WRITTEN TASK: Within the material below, locate the line with "Write part 2" and the line with "const armSeatZ = ARM.crownZ", then return those two lines and all lines between them, exactly as written.

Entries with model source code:

________

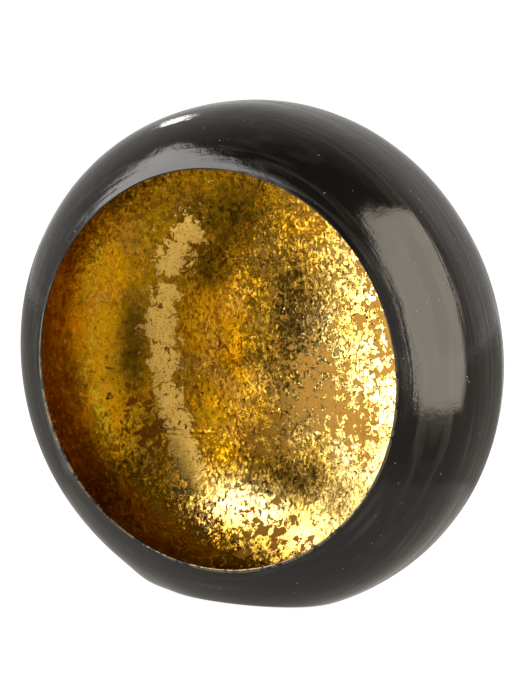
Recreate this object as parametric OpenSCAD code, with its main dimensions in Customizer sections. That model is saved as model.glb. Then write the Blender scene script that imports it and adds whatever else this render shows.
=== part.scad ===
// Standing gilded bowl: a round sheet-iron body that stands on edge, open at the front,
// black lacquered outside and lined inside with separate sheets of brass leaf.
//
// Frame: the floor is z = 0 and the centre of the flat foot is the origin. The body's axis
// is level, along Y, and the opening faces -Y. The welded seam lies in the plane y = 0.

/* [Body] */
// Diameter of the body across its widest circle
body_d = 250; // [180:1:340]
// Depth the body would have with no opening cut in it
body_depth = 115; // [84:1:156]
// Squareness of the shoulders: 2 is an ellipse, more is squarer
shoulder = 2.7; // [2.3:0.1:3.2]
// Diameter of the round opening, over its cut edge
opening_d = 194; // [120:1:206]

/* [Sheet] */
// Thickness of the iron sheet
sheet_t = 0.8; // [0.6:0.1:2]

/* [Foot] */
// How far the bottom is pressed up flat, so that the body stands
foot_lift = 7.8; // [4:0.1:12]

/* [Seam] */
// Width of the weld that joins the halves
weld_w = 2.4; // [1.6:0.2:4]
// How far the dressed weld stands proud of the sheet
weld_proud = 0.3; // [0.1:0.05:0.6]

/* [Leaf lining] */
// Side of the middle leaf on the back wall
leaf_side = 80; // [60:1:100]
// Thickness of a leaf, drawn thicker than the real foil
leaf_t = 0.12; // [0.08:0.01:0.2]
// Thickness of the glue size under the leaves, left as a gap
size_t = 0.05; // [0.03:0.01:0.1]
// Gap between neighbouring leaves where the real ones lap
leaf_gap = 0.2; // [0.1:0.05:0.5]
// How far behind the seam the wall leaves end and the back leaves begin
wall_leaf_back = 22; // [12:1:30]
// Number of leaves round the wall
wall_leaves = 12; // [10:1:14]

/* [Hidden] */
body_r = body_d / 2;
half_depth = body_depth / 2;
axis_h = body_r - foot_lift;                  // height of the body's axis over the floor
opening_r = opening_d / 2;
step_a = 3;                                   // step of the profile's angle, in degrees
rim_a = acos(pow(opening_r / body_r, shoulder / 2));
reach = body_d + body_depth;                  // a length past the whole body
leaf_inset = sheet_t + size_t;
wall_leaf_a = 360 / wall_leaves;
back_places = [                               // name, column and row, seen from the front
    ["top_left", -1, 1], ["top", 0, 1], ["top_right", 1, 1],
    ["left", -1, 0], ["middle", 0, 0], ["right", 1, 0],
    ["bottom_left", -1, -1], ["bottom", 0, -1], ["bottom_right", 1, -1]];
iron = "#1c1a19";
weld_colour = "#262322";
leaf_colour = "#d9a441";
$fn = 96;

// A point of the profile: its distance from the axis, and its distance before the seam.
// The angle runs from -90 at the back pole to 90 at the front pole. inset moves it inwards.
function profile_point(a, inset) =
    [(body_r - inset) * pow(cos(a), 2 / shoulder),
     sign(a) * (half_depth - inset) * pow(abs(sin(a)), 2 / shoulder)];

rim_out = profile_point(rim_a, 0);
rim_in = profile_point(rim_a, sheet_t);

// Turns a profile about the body's level axis, with the profile's +Y as the front
module about_axis() {
    translate([0, 0, axis_h]) rotate([90, 0, 0]) rotate_extrude() children();
}

// The closed body, flat at its foot, with its skin moved inwards by inset
module body_form(inset) {
    intersection() {
        about_axis() polygon([for (a = [-90 : step_a : 90]) profile_point(a, inset)]);
        translate([-reach, -reach, inset]) cube(2 * reach);
    }
}

// What the opening takes away: its edge is square to the sheet
module opening_cut() {
    edge = rim_out - rim_in;
    inward = 4;                               // both are counted in sheet thicknesses
    outward = (half_depth - rim_out.y) / edge.y + 2;
    about_axis() polygon([
        [0, rim_in.y - inward * edge.y], rim_in - inward * edge,
        rim_out + outward * edge, [0, rim_out.y + outward * edge.y]]);
}

// The hollow sheet-iron body, before it is split at the seam
module iron_body() {
    difference() {
        body_form(0);
        body_form(sheet_t);
        opening_cut();
    }
}

// Keeps what lies behind the plane y = back_of
module behind(back_of) {
    intersection() {
        children();
        translate([-reach, back_of, -reach]) cube(2 * reach);
    }
}

// Keeps what lies before the plane y = front_of
module before(front_of) {
    intersection() {
        children();
        translate([-reach, front_of - 2 * reach, -reach]) cube(2 * reach);
    }
}

// Front half: a dished ring with the round opening
module front_shell() {
    color(iron) before(-weld_w / 2) iron_body();
}

// Back half: a deep dish, closed at the back
module back_shell() {
    color(iron) behind(weld_w / 2) iron_body();
}

// Weld between the halves: a ring with a crowned bead, dressed flat across the foot
module seam_weld() {
    crown_r = (weld_w * weld_w / 4 + weld_proud * weld_proud) / (2 * weld_proud);
    color(weld_colour) difference() {
        intersection() {
            about_axis() {
                translate([0, -weld_w / 2]) square([body_r, weld_w]);
                intersection() {
                    translate([body_r + weld_proud - crown_r, 0]) circle(crown_r);
                    translate([body_r - sheet_t, -weld_w / 2])
                        square([sheet_t + 2 * weld_proud, weld_w]);
                }
            }
            translate([-reach, -reach, 0]) cube(2 * reach);
        }
        intersection() {
            about_axis() translate([0, -weld_w]) square([body_r - sheet_t, 2 * weld_w]);
            translate([-reach, -reach, sheet_t]) cube(2 * reach);
        }
    }
}

// The whole lining as one skin, before it is cut into leaves
module leaf_skin() {
    difference() {
        body_form(leaf_inset);
        body_form(leaf_inset + leaf_t);
        opening_cut();
    }
}

// One of the nine leaves on the back wall. column and row are -1, 0 or 1, seen from the front.
module back_leaf(column, row) {
    low_x = column < 0 ? -reach : (column == 0 ? -leaf_side / 2 : leaf_side / 2 + leaf_gap);
    high_x = column > 0 ? reach : (column == 0 ? leaf_side / 2 : -leaf_side / 2 - leaf_gap);
    low_z = row < 0 ? -reach : (row == 0 ? -leaf_side / 2 : leaf_side / 2 + leaf_gap);
    high_z = row > 0 ? reach : (row == 0 ? leaf_side / 2 : -leaf_side / 2 - leaf_gap);
    color(leaf_colour) intersection() {
        leaf_skin();
        translate([low_x, wall_leaf_back + leaf_gap, axis_h + low_z])
            cube([high_x - low_x, reach, high_z - low_z]);
    }
}

// One leaf of the wall, from the opening's edge back past the seam. The first is at the top.
module wall_leaf(count) {
    gap_a = leaf_gap / body_r * 180 / PI;
    middle_a = 90 - (count - 1) * wall_leaf_a;
    half_a = (wall_leaf_a - gap_a) / 2;
    color(leaf_colour) intersection() {
        before(wall_leaf_back) leaf_skin();
        translate([0, 0, axis_h]) rotate([90, 0, 0]) linear_extrude(2 * reach, center = true)
            polygon([[0, 0], reach * [cos(middle_a + half_a), sin(middle_a + half_a)],
                     reach * [cos(middle_a - half_a), sin(middle_a - half_a)]]);
    }
}

front_shell();
back_shell();
seam_weld();
for (place = back_places)
    back_leaf(place[1], place[2]);
for (count = [1 : wall_leaves])
    wall_leaf(count);
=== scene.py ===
import math

import bpy
import numpy as np
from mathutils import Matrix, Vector, noise


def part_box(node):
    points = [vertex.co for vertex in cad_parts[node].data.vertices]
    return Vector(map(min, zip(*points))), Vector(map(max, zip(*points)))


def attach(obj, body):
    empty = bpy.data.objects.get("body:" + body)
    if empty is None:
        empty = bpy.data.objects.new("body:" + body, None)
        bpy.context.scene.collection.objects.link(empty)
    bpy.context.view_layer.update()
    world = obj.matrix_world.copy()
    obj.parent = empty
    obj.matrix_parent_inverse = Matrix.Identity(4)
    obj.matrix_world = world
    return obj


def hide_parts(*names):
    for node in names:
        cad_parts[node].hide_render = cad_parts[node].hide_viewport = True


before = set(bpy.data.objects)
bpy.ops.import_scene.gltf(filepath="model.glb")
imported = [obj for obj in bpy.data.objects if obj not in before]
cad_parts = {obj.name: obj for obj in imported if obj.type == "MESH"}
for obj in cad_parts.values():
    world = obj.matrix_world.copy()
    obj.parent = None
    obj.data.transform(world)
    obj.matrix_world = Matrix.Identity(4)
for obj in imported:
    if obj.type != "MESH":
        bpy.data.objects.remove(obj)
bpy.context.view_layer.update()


# ---- Camera -----------------------------------------------------------------------------
# The bowl stands turned a little to the left of the lens, which is long and just above it.
_, back_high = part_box("back_shell")
body_r = back_high[0]                       # of the round body, over the lacquer
axis_h = back_high[2] - body_r              # the body's level axis, over the floor
camera_turn = math.radians(28.2)
camera_rise = math.radians(9.3)
camera_far = 1.944                          # from the bowl's middle
aim_right, aim_up = 0.0022, 0.0035          # the bowl sits this far off the frame's middle

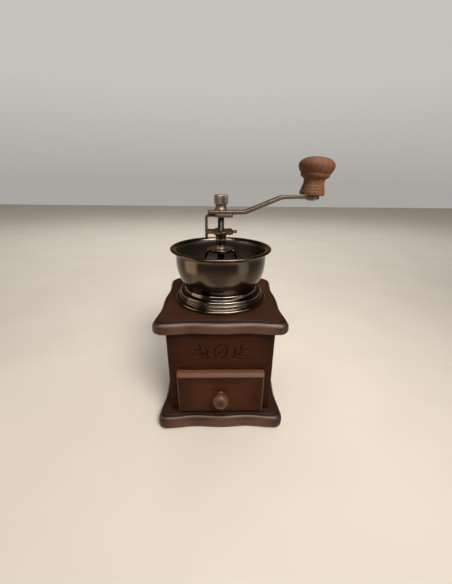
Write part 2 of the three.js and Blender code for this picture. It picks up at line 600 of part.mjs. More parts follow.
// ------------------------------------------------------------------ lock plate and crank arm
function lockPlate() {
  const mid = LOCK.z1 - LOCK.thickness / 2;
  const tab = bentStrip(
    [[LOCK.x0 + 2, mid], [LOCK.legX, mid], [LOCK.legX, LOCK.legZ]],
    LOCK.tabBend, LOCK.tabThickness, LOCK.legWidth,
  );
  const plate = block(LOCK.x0, -LOCK.halfWidth, LOCK.z1 - LOCK.thickness, LOCK.x1, LOCK.halfWidth, LOCK.z1);
  return cut(join(plate, tab), bar(BORE_R, LOCK.z1 - LOCK.thickness - 1, LOCK.z1 + 1));
}
add('lock_plate', lockPlate(), finish.pewter);

const tilt = THREE.MathUtils.degToRad(KNOB.tiltDeg);
const tipFall = Math.tan(THREE.MathUtils.degToRad(ARM.tipFallDeg));
const armSeatZ = ARM.crownZ - tipFall * (KNOB.x - ARM.crownX);

// The knob's seat frame: its origin is on the arm's upper face and its Z is the knob's axis.
const knobSeat = new THREE.Group();
knobSeat.position.set(
  KNOB.x + Math.sin(tilt) * ARM.thickness / 2,
  0,
  armSeatZ + Math.cos(tilt) * ARM.thickness / 2,
);
knobSeat.rotation.y = tilt;
mill.add(knobSeat);

function inKnobSeat(geometry) {
  return geometry.rotateY(tilt).translate(knobSeat.position.x, 0, knobSeat.position.z);
}

function crankArm() {
  const strip = bentStrip([
    [ARM.hubX - 1, ARM.hubZ], [ARM.bendX, ARM.hubZ], [ARM.riseX, ARM.riseZ],
    [ARM.crownX, ARM.crownZ], [ARM.tipX + 1, ARM.crownZ - tipFall * (ARM.tipX + 1 - ARM.crownX)],
  ], ARM.bendReach, ARM.thickness, ARM.width + 2);
  const w = ARM.width / 2;
  const plan = new THREE.Shape();
  plan.moveTo(ARM.hubX + ARM.hubCorner, -w);
  plan.lineTo(ARM.tipX - w, -w);
  plan.absarc(ARM.tipX - w, 0, w, -Math.PI / 2, Math.PI / 2, false);
  plan.lineTo(ARM.hubX + ARM.hubCorner, w);
  plan.lineTo(ARM.hubX, w - ARM.hubCorner);
  plan.lineTo(ARM.hubX, -w + ARM.hubCorner);
  const shaped = common(strip, prism(plan, ARM.hubZ - 10, ARM.crownZ + 10, 5));
  const hubHole = bar(BORE_R, ARM.hubZ - 5, ARM.hubZ + 5);
  const pinHole = inKnobSeat(bar(KNOB.boreR, -10, 10, 0, 0, SIDES.small));
  return cut(shaped, hubHole, pinHole);
}
add('crank_arm', crankArm(), finish.pewter);

// ------------------------------------------------------------------ knob on its pin
const pinHeadZ = -ARM.thickness - PIN.headGap;
add('knob_pin', turned([
  [0, pinHeadZ - PIN.headHeight], [3, pinHeadZ - PIN.headHeight],
  [PIN.headR, pinHeadZ - 0.5], [PIN.headR, pinHeadZ],
  [PIN.r, pinHeadZ], [PIN.r, PIN.topZ], [0, PIN.topZ],
], SIDES.medium), finish.brightSteel, knobSeat);
add('knob_washer', turnedRing([
  [KNOB.boreR, KNOB_WASHER.z0], [KNOB_WASHER.r, KNOB_WASHER.z0],
  [KNOB_WASHER.r, KNOB_WASHER.z1], [KNOB.boreR, KNOB_WASHER.z1],
], SIDES.medium), finish.brightSteel, knobSeat);
// The knob's underside has a shallow recess over the washer.
add('crank_knob', turned([
  [KNOB.boreR, KNOB.recessZ], [KNOB.recessR, KNOB.recessZ], [KNOB.recessR, 0.45], [9.7, 0.45],
  [10.5, 1.2], [10.65, 2.3], [10.4, 3.8], [10.1, 4.3], [10.1, 5.2], [9.6, 6.4], [9.5, 7.4],
  [8.8, 9.4], [8.7, 11.4], [9.2, 13.4], [11.1, 14.7], [12.15, 16.2], [12.2, 17.4], [12.9, 18.5],
  [14.4, 21.1], [14.95, 23.6], [14.5, 25.4], [13.3, 27.1], [11.2, 28.6], [8.2, 29.7],
  [4.5, 30.3], [0, KNOB.topZ],
  [0, PIN.topZ + 0.5], [KNOB.boreR, PIN.topZ + 0.5], [KNOB.boreR, KNOB.recessZ],
], KNOB.sides), finish.knobWood, knobSeat);

// ------------------------------------------------------------------ thumb nut and its foot
add('nut_foot', turnedRing([
  [BORE_R, COLLAR.z0], [COLLAR.footR, COLLAR.z0], [COLLAR.footR, COLLAR.z0 + 0.9],
  [COLLAR.neckR + 0.3, COLLAR.z0 + 2.1], [COLLAR.neckR, COLLAR.z1], [BORE_R, COLLAR.z1],
], SIDES.medium), finish.brightSteel);

function thumbNut() {
  const body = turned([
    [BORE_R, NUT.z0], [NUT.neckR, NUT.z0], [NUT.neckR, NUT.z0 + 0.6], [NUT.r, NUT.z0 + 2.6],
    [NUT.r, NUT.z1 - 0.6], [NUT.r - 0.7, NUT.z1], [0, NUT.z1], [0, NUT.boreTop],
    [BORE_R, NUT.boreTop], [BORE_R, NUT.z0],
  ], NUT.ridges);
  const ridges = prism(toothedShape(NUT.ridges, NUT.r + 0.2, NUT.r - NUT.ridgeDepth), NUT.z0 - 1, NUT.z1 + 1);
  return common(body, ridges);
}
add('thumb_nut', thumbNut(), finish.pewter);

export default mill;
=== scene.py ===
"""Hand-cranked box coffee mill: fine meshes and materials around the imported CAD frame.

The CAD bodies carry every piece. Lengths in the shape code are millimetres in the row's frame
(+Z up, drawer towards -Y, crank arm along +X); raw_object() turns them into metres.
"""
from functools import partialmethod
from math import atan2, ceil, cos, degrees, hypot, pi, radians, sin, sqrt, tan, tanh
import bpy
import bmesh
import numpy as np
from mathutils import Matrix, Vector


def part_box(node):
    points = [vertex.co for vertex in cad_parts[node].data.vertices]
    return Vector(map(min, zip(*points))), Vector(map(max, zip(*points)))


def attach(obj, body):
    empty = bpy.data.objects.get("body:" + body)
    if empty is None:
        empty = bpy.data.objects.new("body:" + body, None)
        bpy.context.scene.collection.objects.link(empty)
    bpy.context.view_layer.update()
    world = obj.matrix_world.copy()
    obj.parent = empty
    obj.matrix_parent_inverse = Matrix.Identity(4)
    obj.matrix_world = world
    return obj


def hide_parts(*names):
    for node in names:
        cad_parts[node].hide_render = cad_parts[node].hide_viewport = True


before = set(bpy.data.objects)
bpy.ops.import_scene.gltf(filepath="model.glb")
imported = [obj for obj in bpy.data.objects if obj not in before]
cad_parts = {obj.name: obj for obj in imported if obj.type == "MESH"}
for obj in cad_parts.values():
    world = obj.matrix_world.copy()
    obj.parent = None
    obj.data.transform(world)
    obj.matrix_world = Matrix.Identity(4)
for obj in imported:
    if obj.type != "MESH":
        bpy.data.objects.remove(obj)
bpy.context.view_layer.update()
MM = 0.001
scene = bpy.context.scene


def node_box(node):
    """A CAD node's lowest and highest corners, in millimetres."""
    low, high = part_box(node)
    return Vector(low) / MM, Vector(high) / MM


# ---- node graphs
class Value:
    """A socket's value; sums, products and steps of it add nodes to its graph."""

    def __init__(self, graph, socket):
        self.graph, self.socket = graph, socket

    def maths(self, operation, *others):
        inputs = dict(enumerate((self, *others)))
        return self.graph.add("ShaderNodeMath", 0, inputs, operation=operation)

    __add__ = partialmethod(maths, "ADD")
    __sub__ = partialmethod(maths, "SUBTRACT")
    __mul__ = partialmethod(maths, "MULTIPLY")
    __truediv__ = partialmethod(maths, "DIVIDE")
    __abs__ = partialmethod(maths, "ABSOLUTE")
    times_add = partialmethod(maths, "MULTIPLY_ADD")
    larger = partialmethod(maths, "MAXIMUM")
    smaller = partialmethod(maths, "MINIMUM")

    def steps(self, low, high):
        """0 up to low, 1 from high on, smooth between; low may be the greater of the two."""
        inputs = {"Value": self, "From Min": low, "From Max": high}
        return self.graph.add("ShaderNodeMapRange", "Result", inputs, interpolation_type="SMOOTHSTEP")

    def ramp(self, stops):
        node = self.graph.node("ShaderNodeValToRGB", {"Fac": self})
        elements = node.color_ramp.elements
        while len(elements) < len(stops):
            elements.new(0.5)
        for element, (place, colour) in zip(elements, stops):
            element.position, element.color = place, opaque(colour)
        return Value(self.graph, node.outputs["Color"])

    def axes(self):
        """The x, y and z of a place."""
        node = self.graph.node("ShaderNodeSeparateXYZ", {"Vector": self})
        return [Value(self.graph, output) for output in node.outputs]


def opaque(colour):
    """A red, green and blue triple with full alpha; a Value stays as it is."""
    return colour if isinstance(colour, Value) else (*colour, 1)


class Graph:
    """Adds and links the nodes of one tree."""

    def __init__(self, tree):
        self.tree = tree

    def feed(self, node, inputs):
        """Links a Value, or sets a plain value, to each input by its name or number."""
        for key, value in inputs.items():
            if isinstance(value, Value):
                self.tree.links.new(value.socket, node.inputs[key])
            else:
                node.inputs[key].default_value = value

    def node(self, kind, inputs, **settings):
        node = self.tree.nodes.new(kind)
        for key, value in settings.items():
            setattr(node, key, value)
        self.feed(node, inputs)
        return node

    def add(self, kind, output, inputs, **settings):
        return Value(self, self.node(kind, inputs, **settings).outputs[output])

    def mix(self, amount, a, b):
        """Colour a, with amount of colour b in it."""
        inputs = {0: amount, 6: opaque(a), 7: opaque(b)}
        return self.add("ShaderNodeMix", 2, inputs, data_type="RGBA")

    def noise(self, place, scale, detail, roughness=0.5, distortion=0.0):
        inputs = {"Vector": place, "Scale": scale, "Detail": detail, "Roughness": roughness,
                  "Distortion": distortion}
        return self.add("ShaderNodeTexNoise", "Fac", inputs)

    def place_mm(self, stretch=(1, 1, 1), shift=(0, 0, 0)):
        """Object coordinates in millimetres, times stretch and moved by shift."""
        coords = self.add("ShaderNodeTexCoord", "Object", {})
        inputs = {"Vector": coords, "Scale": tuple(s / MM for s in stretch), "Location": shift}
        return self.add("ShaderNodeMapping", "Vector", inputs)

    def bump(self, height, strength, depth_mm):
        inputs = {"Height": height, "Strength": strength, "Distance": depth_mm * MM}
        return self.add("ShaderNodeBump", "Normal", inputs)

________

THE RESULT:
Write part 2 of the three.js and Blender code for this picture. It picks up at line 600 of part.mjs. More parts follow.
// ------------------------------------------------------------------ lock plate and crank arm
function lockPlate() {
  const mid = LOCK.z1 - LOCK.thickness / 2;
  const tab = bentStrip(
    [[LOCK.x0 + 2, mid], [LOCK.legX, mid], [LOCK.legX, LOCK.legZ]],
    LOCK.tabBend, LOCK.tabThickness, LOCK.legWidth,
  );
  const plate = block(LOCK.x0, -LOCK.halfWidth, LOCK.z1 - LOCK.thickness, LOCK.x1, LOCK.halfWidth, LOCK.z1);
  return cut(join(plate, tab), bar(BORE_R, LOCK.z1 - LOCK.thickness - 1, LOCK.z1 + 1));
}
add('lock_plate', lockPlate(), finish.pewter);

const tilt = THREE.MathUtils.degToRad(KNOB.tiltDeg);
const tipFall = Math.tan(THREE.MathUtils.degToRad(ARM.tipFallDeg));
const armSeatZ = ARM.crownZ - tipFall * (KNOB.x - ARM.crownX);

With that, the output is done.